# Help!!



## lotsoftears57 (Aug 25, 2013)

I am 56 yrs female and all my life I have been a spender and I have nothing saved up for retirement etc. Part of this is due to me being diagnosed with Bi-Polar when I was 35 yrs old. From my youth/teens I would spend every nickle, dime and penny I had earn from chores and working after school at an Ice cream polar. I was also a kleptomaniac. stealing was my way of controlling my anxieties. I am a very hard worker and so is my husband. We have very poor credit due to not managing our money and not paying our bills on time etc. We are so in depth right now that it's affecting out marriage. So, now that I have gone through 2 marriage. I don't know how to begin and I have my Bi-polar under control at this point with the correct meds. I feel it's too late and my second marriage is not doing well due to not being able to manage our money. There is no bank that will lend us money and we owe a lot of money to everybody. So, I do I begin and I feel it's just too late at this point and time at my age. I am a substitute teacher and my current husband has been jumping from one job to another for the past 10 years and having many health issues. Please any suggestions so I can save myself and possibly my marriage. If we get divorce, I don't know how I will handle myself.:scratchhead:


----------



## tennisstar (Dec 19, 2011)

Do you have the qualifications to be a FT teacher or work at a higher paying job? What about your husband?
_Posted via Mobile Device_


----------



## MissFroggie (Sep 3, 2013)

Maybe you should talk to a therapist who specialises in financial problems. It is not uncommon for spending to be connected to unresolved emotional issues. A debt advisor could help get your current financial position into a more manageable place. The emotional attachment to buying and stealing needs to be addressed to fix this. All the best x


----------



## Thundarr (Jul 4, 2012)

lotsoftears57, this book by Dave Ramsey is really cheap and it's very good.

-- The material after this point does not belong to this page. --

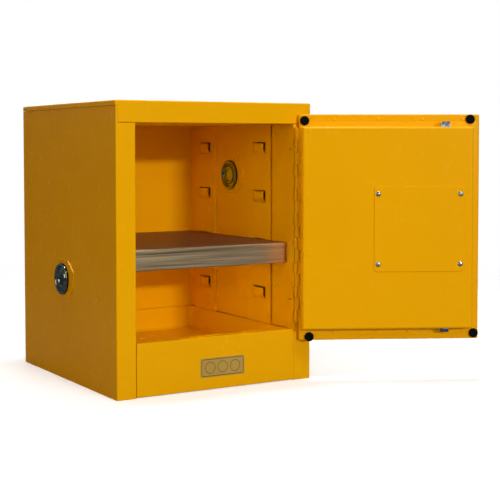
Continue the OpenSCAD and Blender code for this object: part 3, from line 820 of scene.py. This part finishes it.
def vent_cap(side, outside):
    """A chrome plug: a flat middle, a ridge and a rolled rim, on a black ring that paints the
    shade and dark reflection of the cap's chrome side wall.
    """
    wall, facing = "left" if side < 0 else "right", "outer" if outside else "inner"
    name = f"{wall}_vent_{facing}_cap"
    out = side if outside else -side
    seat = (HALF_W + VENT_RISE + 0.1) if outside else (LINER_X - VENT_RISE - 0.1)
    place = (side * seat, VENT_Y, VENT_Z[side])
    axis = (out, 0, 0)
    face = bmesh.new()
    lathe(face, [(0, 1.7), (10.5, 1.7), (12.6, 2.1), (13.8, 3.3), (15.0, 4.2), (16.6, 4.6),
                 (18.2, 4.2), (19.4, 3.2), (20.6, 2.0), (22.6, 1.5), (24.4, 1.5), (25.2, 2.6),
                 (25.9, 4.0), (26.8, 5.2), (28.0, 5.9), (29.2, 6.0), (30.6, 5.7), (31.7, 5.0),
                 (32.3, 4.2), (32.4, 3.4), (31.8, 3.0), (29, 0.8), (24.3, 0.2), (24.3, -8.9),
                 (0, -8.9)], place, axis, 96)
    make_piece(name + "_face", face, [name])
    # Painted shade: a black rubber ring stands in for the cap's chrome side wall, which reflects
    # dark surroundings.
    painted_shade_ring = bmesh.new()
    lathe(painted_shade_ring, [(24.45, 0.0), (24.45, 0.4), (29.2, 0.9), (31.3, 2.9), (31.8, 2.7), (31.8, 0.4),
                   (31.4, 0.0), (24.45, 0.0)], place, axis, 96)
    make_piece(name + "_gasket", painted_shade_ring, [name], material=MATERIALS["black_rubber"],
               slot="black_rubber")

# ---------------------------------------------------------------- door


def ring_at(outline, depth):
    """An outline in X and Z, set at a depth."""
    return [(p.x, deep(depth), p.y) for p in outline]


def handle_ring(depth, radii, angles):
    """A ring round the handle's axis, with a radius for each angle."""
    return [(HANDLE[0] + r * math.cos(a), deep(depth), HANDLE[1] + r * math.sin(a))
            for r, a in zip(radii, angles)]


def door_outer_pan():
    """The skin with the handle's hole, its rounded edge, and the flange round the back."""
    bm = bmesh.new()
    low, high = (DOOR_LEFT, DOOR_Z[0]), (DOOR_RIGHT, DOOR_Z[1])
    r = 2.4
    window = rect_outline((low[0] + 22, low[1] + 22), (high[0] - 15, high[1] - 22), 2)
    rings = [ring_at(window, FLANGE)]
    near_flange = [(r * (1 - math.sin(a)), FLANGE - r * (1 - math.cos(a))) for a in quarter(5)]
    near_skin = [(r * (1 - math.cos(a)), SKIN + r * (1 - math.sin(a))) for a in quarter(5)]
    for inset, depth in near_flange + near_skin:
        rings.append(ring_at(rect_outline(low, high, max(3.0 - inset, 0.5), 5, inset), depth))
    made = loft(bm, rings)
    angles = circle(72)
    hole = ring_of(bm, handle_ring(SKIN, [HANDLE_HOLE] * len(angles), angles))
    fill_between(bm, made[-1], hole)
    bmesh.ops.recalc_face_normals(bm, faces=bm.faces)
    skin_faces = [f for f in bm.faces if abs(f.calc_center_median().y - deep(SKIN)) < 0.01]
    bm.normal_update()
    if skin_faces[0].normal.y > 0:
        bmesh.ops.reverse_faces(bm, faces=bm.faces)
    make_piece("door_outer_skin", bm, ["door_outer_pan"], on_door=True, solid=SHEET)


def door_inner_pan():
    """The inner pan: a brim, a small foot bend, straight sides and a well rounded face edge."""
    bm = bmesh.new()
    low, high = (PAN_X[0], PAN_Z[0]), (PAN_X[1], PAN_Z[1])
    brim = rect_outline((BRIM_LEFT, BRIM_Z[0]), (PAN_X[1] + 1.6, BRIM_Z[1]), 3.0)
    base = FLANGE + SHEET
    rings = [ring_at(brim, base)]
    foot, edge = 1.5, 5.0
    for a in quarter(4):
        grow = foot * (1 - math.sin(a))
        outline = rect_outline(low, high, 2.0 + grow, 5, -grow)
        rings.append(ring_at(outline, base + foot * (1 - math.cos(a))))
    for a in quarter(7):
        inset = edge * (1 - math.cos(a))
        outline = rect_outline(low, high, max(2.6 - inset, 0.6), 5, inset)
        rings.append(ring_at(outline, FACE - edge * (1 - math.sin(a))))
    loft(bm, rings, cap_last=True)
    face_towards(bm, (0, 1, 0))
    make_piece("door_inner_skin", bm, ["door_inner_pan"], on_door=True, solid=SHEET)


def cover_plate():
    bm = bmesh.new()
    x, z, wide, tall = PLATE
    low, high = (x - wide / 2, z - tall / 2), (x + wide / 2, z + tall / 2)
    rings = [
        ring_at(rect_outline(low, high, 6 - inset, 6, inset), FACE + depth)
        for inset, depth in ((0.0, 0.05), (0.0, 1.1), (0.25, 1.7), (0.8, 2.0))
    ]
    loft(bm, rings, cap_first=True, cap_last=True)
    bmesh.ops.recalc_face_normals(bm, faces=bm.faces)
    make_piece("latch_cover_sheet", bm, ["latch_cover_plate"], on_door=True)


def cover_screws():
    """Domed heads with a socket each, and a small cross in its floor."""
    bm = bmesh.new()
    x, z, wide, tall = PLATE
    for sx in (-1, 1):
        for sz in (-1, 1):
            place = (x + sx * (wide / 2 - 8), deep(FACE + 2.0), z + sz * (tall / 2 - 15))
            lathe(bm, [(0, -6), (2, -6), (2, 0), (5.3, 0.02), (5.3, 0.5), (4.6, 1.3), (3.4, 1.9),
                       (2.0, 2.15), (1.6, 1.0), (0, 1.0)], place, (0, 1, 0), 40)
            for turn in (0.35, 0.35 + math.pi / 2):
                old = set(bm.verts)
                block(bm, (-1.6, 1.6), (0.9, 1.25), (-0.35, 0.35))
                spin = Matrix.Translation(Vector(place)) @ Matrix.Rotation(turn, 4, "Y")
                bmesh.ops.transform(bm, matrix=spin, verts=[v for v in bm.verts if v not in old])
    make_piece("cover_screw_heads", bm, ["cover_plate_screws"], on_door=True)


def door_fasteners():
    """Rivets on the flange, on the brim, and along the hinge side of the inner face."""
    bm = bmesh.new()
    dome = [(3.6, 0), (3.55, 0.35), (3.1, 0.9), (2.2, 1.25), (1.1, 1.4), (0, 1.42)]
    low_dome = [(3.6, 0), (3.5, 0.3), (2.6, 0.7), (1.2, 0.88), (0, 0.9)]
    rows = (
        (dome, FLANGE, [(HINGE.x - u, DOOR_Z[1] - 10) for u in (77, 168, 259, 342)]),
        (dome, FLANGE + SHEET, [(HINGE.x - u, BRIM_Z[0] + 6) for u in (77, 168, 231, 346)]),
        (low_dome, FACE, [(PAN_X[1] - 14, z) for z in (118, 261, 366, 510)]),
    )
    for profile, depth, places in rows:
        for x, z in places:
            lathe(bm, profile, (x, deep(depth), z), (0, 1, 0), 24)
    make_piece("door_rivet_heads", bm, ["door_rivets"], on_door=True)


def door_bumpers():
    """Rubber discs near the corners, each at its own distance from the hinge and height."""
    bm = bmesh.new()
    for u, z in ((16, 532), (357, 535), (26, 90.5), (367, 95)):
        place = (HINGE.x - u, deep(FLANGE + SHEET + 0.05), z)
        lathe(bm, [(0, 0), (8.6, 0), (9.3, 0.3), (9.5, 0.9), (9.5, 2.2), (9.2, 2.9), (8.5, 3.3),
                   (7.4, 3.4), (3.2, 3.4), (2.7, 3.1), (2.5, 2.2), (0, 2.2)], place, (0, 1, 0), 48)
    make_piece("door_bumper_discs", bm, ["door_bumpers"], on_door=True)


def handle_dish():
    """The round dish that the handle sits in: a turned moulding with a soft rim."""
    bm = bmesh.new()
    profile = [(6.6, 2.5), (40, 2.5), (44, 2.0), (46.6, 0.4), (47.8, -2.2), (48.4, -8),
               (48.9, -13.6), (49.8, -15.6), (51.4, -16.4), (54.8, -16.5), (56.8, -16.2),
               (57.8, -15.6), (58.0, -15.05), (57.4, -15.02), (50.3, -15.02), (49.9, -14.6),
               (49.6, -2), (47.6, 2.4), (43.6, 4.0), (6.6, 4.0), (6.6, 2.5)]
    lathe(bm, [(r, -d) for r, d in profile], (HANDLE[0], FRONT, HANDLE[1]), (0, -1, 0), 112)
    bmesh.ops.remove_doubles(bm, verts=bm.verts, dist=0.001)
    bmesh.ops.recalc_face_normals(bm, faces=bm.faces)
    make_piece("handle_dish", bm, ["handle_cup"], on_door=True, sharp=50)


def grip_radius(angle):
    """How far the handle reaches from its middle: an upright bar, blended into its hub."""
    across, along = abs(math.cos(angle)), abs(math.sin(angle))
    half_width, straight, hub, tip, blend = 9.0, 35.0, 17.0, 43.5, 8.0
    bar = half_width / across if across > 1e-6 else 1e9
    if bar * along > straight:
        bar = straight * along + math.sqrt(half_width ** 2 - (straight * across) ** 2)
    return (bar ** blend + hub ** blend) ** (1 / blend) if bar < tip else bar


def turn_handle():
    """The grip, as rings from the dish outwards: its sides, its top, and the lock's well."""
    bm = bmesh.new()
    angles = circle(160)
    outline = [min(44.0, grip_radius(a)) for a in angles]
    sides = ((-7.0, 1.2), (-7.35, 0.35), (-8.0, 0.0), (-11.6, 0.25), (-12.9, 0.8), (-13.7, 1.7),
             (-14.0, 3.0))
    well = ((-14.3, 12.6), (-14.5, 11.6), (-14.4, 10.6), (-14.0, 10.1), (-8.0, 10.1))
    rings = [handle_ring(depth, [r - inset for r in outline], angles) for depth, inset in sides]
    rings += [handle_ring(depth, [radius] * len(angles), angles) for depth, radius in well]
    loft(bm, rings, cap_first=True, cap_last=True)
    bmesh.ops.recalc_face_normals(bm, faces=bm.faces)
    lathe(bm, [(0, 4.0), (16.5, 4.0), (17.0, 4.5), (17.0, 7.4), (0, 7.4)],
          (HANDLE[0], FRONT, HANDLE[1]), (0, -1, 0), 64)
    make_piece("turn_handle_grip", bm, ["turn_handle"], on_door=True, sharp=40)


def key_lock():
    """The lock's plug, with a keyway cut into its face."""
    bm = bmesh.new()
    angles = circle(64)
    profile = ((-8.05, 9.4), (-8.3, 9.95), (-14.7, 9.95), (-15.1, 9.5), (-15.2, 8.9),
               (-15.2, 7.2), (-14.9, 6.9))
    rings = [handle_ring(depth, [radius] * len(angles), angles) for depth, radius in profile]
    made = loft(bm, rings, cap_first=True)
    mouth, floor = (
        ring_of(bm, [(HANDLE[0] + x, deep(d), HANDLE[1] + z)
                     for x, z in ((-0.9, -3.6), (0.9, -3.6), (0.9, 3.6), (-0.9, 3.6))])
        for d in (-14.9, -12.0)
    )
    fill_between(bm, made[-1], mouth)
    bridge(bm, mouth, floor)
    bm.faces.new(floor)
    bmesh.ops.recalc_face_normals(bm, faces=bm.faces)
    make_piece("lock_plug", bm, ["lock_cylinder"], on_door=True)


def hinge_leaves():
    """Rolled knuckles on a strip each: the frame's on the jamb, the door's on the pan."""
    frame_bm, door_bm = bmesh.new(), bmesh.new()
    r, chamfer = KNUCKLE_RADIUS, 0.4
    pan_edge, strip = PAN_X[1], (deep(-5), deep(-3.8))
    for i in range(KNUCKLES):
        low = HINGE_Z[0] + i * KNUCKLE_PITCH + KNUCKLE_GAP
        high = HINGE_Z[0] + (i + 1) * KNUCKLE_PITCH - KNUCKLE_GAP
        profile = [(0, low), (r - chamfer, low), (r, low + chamfer), (r, high - chamfer),
                   (r - chamfer, high), (0, high)]
        bm = door_bm if i % 2 else frame_bm
        lathe(bm, profile, (HINGE.x, HINGE.y, 0), (0, 0, 1), 32)
        if i % 2:
            block(bm, (pan_edge + 0.2, HINGE.x), strip, (low, high))
        else:
            block(bm, (HINGE.x - r, HINGE.x - r + SHEET), (HINGE.y, deep(-1)), (low, high))
    block(frame_bm, (HINGE.x - r, JAMB_X - 0.05), (deep(-3.3), deep(22)), HINGE_Z)
    block(door_bm, (pan_edge + 0.05, HINGE.x - r - 0.25), strip, HINGE_Z)
    block(door_bm, (pan_edge + 0.05, pan_edge + SHEET), (deep(-5), deep(15)), HINGE_Z)
    make_piece("hinge_frame_leaf_rolled", frame_bm, ["hinge_frame_leaf"], bevel=0.2)
    make_piece("hinge_door_leaf_rolled", door_bm, ["hinge_door_leaf"], on_door=True, bevel=0.2)


def label():
    """A plain label: its film, with a printed border and three empty rings."""
    low, high = (-40.0, 25.0), (61.0, 63.5)
    back, front = deep(-0.05), deep(-0.3)
    printed = front - 0.04

    def upright(outline, y):
        return [(p.x, y, p.y) for p in outline]

    film = bmesh.new()
    rings = [upright(rect_outline(low, high, 4 - inset, 6, inset), y)
             for y, inset in ((back, 0.0), (front + 0.05, 0.0), (front, 0.1))]
    loft(film, rings, cap_first=True, cap_last=True)
    bmesh.ops.recalc_face_normals(film, faces=film.faces)
    make_piece("sill_label_film", film, ["sill_label"])
    ink = bmesh.new()
    loft(ink, [upright(rect_outline(low, high, 7 - inset, 6, inset), printed)
               for inset in (2.2, 3.3)])
    for centre in (-18.0, 10.5, 39.0):
        loft(ink, [[(centre + r * math.cos(a), printed, 44.2 + r * math.sin(a))
                    for a in circle(48)] for r in (11.6, 10.6)])
    face_towards(ink, (0, -1, 0))
    make_piece("sill_label_print", ink, ["sill_label"], material=label_ink(), solid=0.03)


for side in (-1, 1):
    side_panel(side)
    inner_wall(side)
    for which in STANDARD_Y:
        standard(side, which)
    for outside in (True, False):
        vent_cap(side, outside)
top_cover()
sill()
sump_tray()
shelf()
door_outer_pan()
door_inner_pan()
cover_plate()
cover_screws()
door_fasteners()
door_bumpers()
handle_dish()
turn_handle()
key_lock()
hinge_leaves()
label()

# CAD nodes that stay as they are, with softened edges or a finish of their own
CAD_BEVELS = {
    "back_panel": 0.7, "ceiling_liner": 0.3, "upper_bolt": 0.6,
    "lower_bolt": 0.6, "ground_nuts": 0.3, "ground_stud": 0.4,
}
CAD_MATERIALS = dict.fromkeys(("upper_bolt", "lower_bolt"), bright_zinc())
for name, node in NODES.items():
    node.data.materials.clear()
    node.data.materials.append(CAD_MATERIALS.get(name, MATERIALS[SLOT_OF[name]]))
    if name in CAD_BEVELS:
        add_bevel(node, CAD_BEVELS[name])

The Total Money Makeover: A Proven Plan for Financial Fitness: Dave Ramsey: 0020049024065: Amazon.com: Books


----------



## turnera (Jan 22, 2010)

I'd check with your city agencies for legal/financial aid, someone to help you guys work a budget and savings plan.


----------



## lotsoftears57 (Aug 25, 2013)

Thank you for all your feed backs. I have been having marital problems to the point of maybe divorce, which is in another part of this forum. I am just concern about me trying to make it on my own. With all this dept that I am in. I just don't know. so much stress and it's triggering me to not sleep well etc. This will eventually and may have started my Bi-polar to act up. It may have started already.


----------